Abstract:
The internet is providing vast number of benefits to the people and empowering them
different ways. Because of exponential growth of internet usage in last 2 decades,
New website are emerging and becoming part of people’s everyday lives. Because of
this growth load on these websites is increasing day by day and many Phishers take
advantage of that. These phishers pretend to be from trust worthy website and steals
user’s personal data. That’s why we need a system which can tell the users about
which websites are phishing website and which are not and that’s what we have
developed. This project is a URL phishing detection system based on machine
learning. This report explores different techniques used for the recognition of
phishing website using URLs. Different stages involving URL processing like the
preprocessing stage and feature extraction will be studied and discussed.
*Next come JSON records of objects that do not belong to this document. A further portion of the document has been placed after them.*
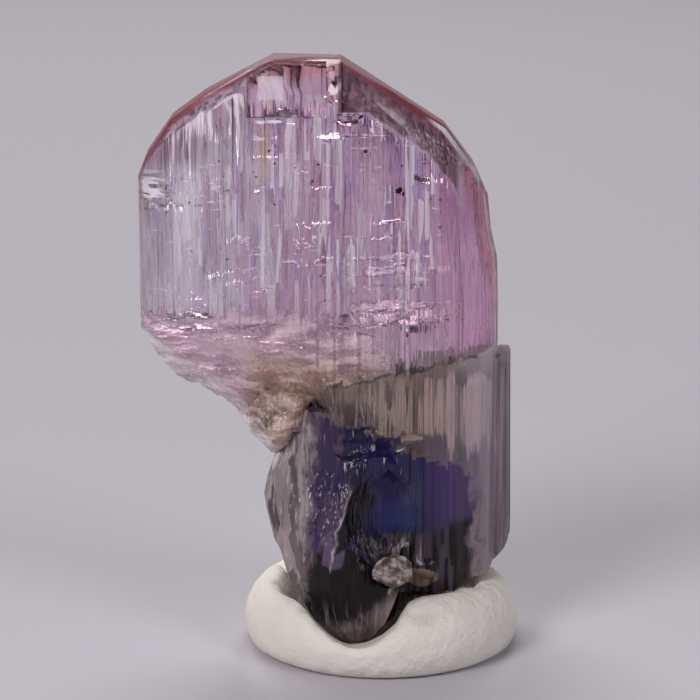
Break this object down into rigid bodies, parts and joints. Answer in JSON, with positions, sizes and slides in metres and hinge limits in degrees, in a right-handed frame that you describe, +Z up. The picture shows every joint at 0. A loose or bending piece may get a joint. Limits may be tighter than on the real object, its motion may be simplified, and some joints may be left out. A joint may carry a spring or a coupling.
{
  "type": "tanzanite crystal",
  "caption": "Striated lilac to violet-blue tanzanite crystal with a faceted top and a broken lower side, standing in a pressed disc of white mounting putty.",
  "frame": {"origin": "centre of the putty disc's flat underside", "axes": "+Z up along the crystal's length, +X to the right across its broad face as in the picture, +Y back through its thickness"},
  "size_m": [0.0152, 0.0112, 0.0238],
  "materials": {
    "tanzanite": "clear, glossy, striated",
    "pale_grain": "sugary, half clear",
    "putty": "smooth, matt"
  },
  "bodies": {
    "root": {"tanzanite_crystal": "tanzanite", "calcite_grain": "pale_grain", "putty_base": "putty"}
  },
  "joints": []
}
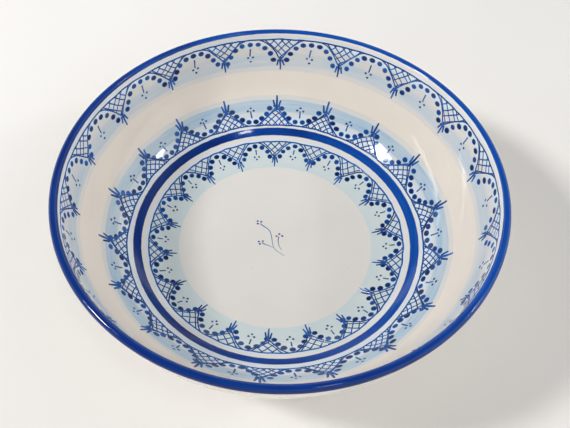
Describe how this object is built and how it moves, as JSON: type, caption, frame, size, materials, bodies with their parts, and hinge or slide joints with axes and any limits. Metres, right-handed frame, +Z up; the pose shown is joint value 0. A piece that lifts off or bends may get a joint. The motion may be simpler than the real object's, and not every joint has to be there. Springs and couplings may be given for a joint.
{
  "type": "serving bowl",
  "caption": "Large round footed serving bowl with a curved wall, a rolled blue lip and a blue ring round the well.",
  "frame": {"origin": "centre of the foot ring's resting face, on the table", "axes": "+Z up along the bowl's axis; +X and +Y any two level directions, because the bowl is round"},
  "size_m": [0.36, 0.36, 0.12],
  "materials": {
    "fired_clay": "matte",
    "white_glaze": "gloss",
    "blue_glaze": "gloss"
  },
  "bodies": {
    "root": {"bowl_body": "fired_clay", "rolled_lip": "fired_clay", "foot_ring": "fired_clay", "well_glaze": "white_glaze", "well_ring_blue": "blue_glaze", "wall_glaze": "white_glaze", "lip_blue": "blue_glaze", "outside_glaze": "white_glaze", "underside_glaze": "white_glaze"}
  },
  "joints": []
}
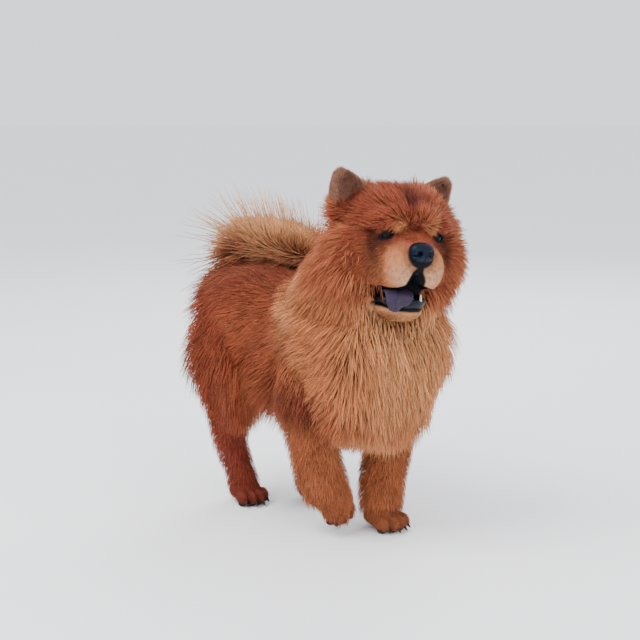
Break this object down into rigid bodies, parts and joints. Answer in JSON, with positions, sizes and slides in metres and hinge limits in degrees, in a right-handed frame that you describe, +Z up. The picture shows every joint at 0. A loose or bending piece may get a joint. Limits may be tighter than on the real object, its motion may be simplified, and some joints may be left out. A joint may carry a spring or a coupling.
{
  "type": "chow chow dog",
  "caption": "Life-size rough-coated dog walking with its mouth open, a deep mane, small rounded ears and a plumed tail carried forward over its back.",
  "frame": {"origin": "on the floor, under the middle of the bounding box", "axes": "+X towards the front of the dog, +Y to its left, +Z up"},
  "size_m": [0.6636, 0.351, 0.6825],
  "materials": {
    "body_coat": "deep red-brown guard hair over a soft undercoat, dull",
    "mane_coat": "long red-gold mane hair, dull",
    "plume_coat": "long pale gold tail hair, dull",
    "jaw_coat": "short cream chin hair",
    "nose_leather": "moist blue-black nose leather",
    "tongue": "wet blue-purple tongue",
    "eyes": "dark brown glossy eye"
  },
  "bodies": {
    "root": {"ear_left": "body_coat", "ear_right": "body_coat", "eye_left": "eyes", "eye_right": "eyes", "fore_left_lower": "body_coat", "fore_left_paw": "body_coat", "fore_left_upper": "body_coat", "fore_right_lower": "body_coat", "fore_right_paw": "body_coat", "fore_right_upper": "body_coat", "head": "body_coat", "hind_left_lower": "body_coat", "hind_left_paw": "body_coat", "hind_left_upper": "body_coat", "hind_right_lower": "body_coat", "hind_right_paw": "body_coat", "hind_right_upper": "body_coat", "lower_jaw": "jaw_coat", "neck": "mane_coat", "nose": "nose_leather", "rump": "body_coat", "tail": "plume_coat", "tongue": "tongue", "trunk": "body_coat"}
  },
  "joints": []
}
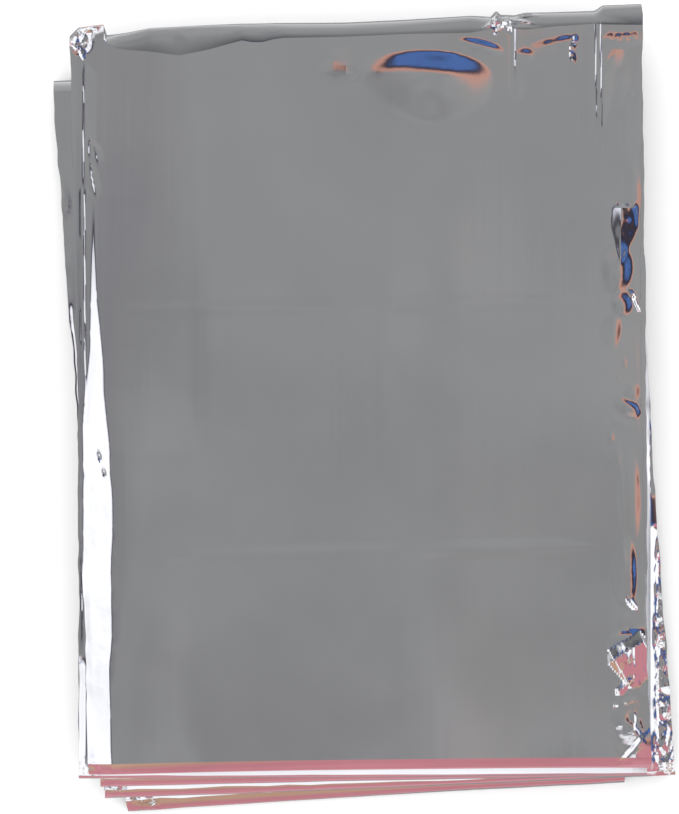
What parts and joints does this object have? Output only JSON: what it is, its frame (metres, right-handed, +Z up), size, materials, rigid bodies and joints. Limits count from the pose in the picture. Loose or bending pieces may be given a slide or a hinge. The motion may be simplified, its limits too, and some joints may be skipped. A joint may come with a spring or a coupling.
{
  "type": "folded emergency foil blanket",
  "caption": "Thin silver metallised film blanket, folded small into a flat, crinkled packet of back-and-forth layers that lies on a surface.",
  "frame": {"origin": "centre of the folded packet's outline, on the surface that it lies on", "axes": "+Y up the packet's long side, +X to its right seen from above, +Z up out of the surface"},
  "size_m": [0.0922, 0.1186, 0.0136],
  "materials": {
    "foil": "bright vapour-metallised polyester film with fold creases and crinkles"
  },
  "bodies": {
    "root": {"blanket": "foil"}
  },
  "joints": []
}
Finally, the
end product of the algorithms will be a web application which will be written in
HTML, CSS, and Python Language and Django is used for backend. This project
uses different libraries to extract features of URL and then with the implementation
of Machine Learning techniques to predict the legitimacy of URL and Django is
being used to develop the Web application backend. The main advantage of using
this technique is that it provides features extraction and detection that is suitable for
URL recognition. This system will be using different parameters to judge whether a
URL is phishing URL or not. Using these large number ofparameters will also allow
for maximum accuracy. It will also have user profile system which will help to keep
track of all the history. This website has user authentication system with encryption
and decryption for user passwords. It also contains user authorization system to
restricts users from accessing web pages or functionality that is not allowed to the
users. For authorization we have developed groups to decide who can access what
pages. Recommendations for future development and conclusions are also included
in the report.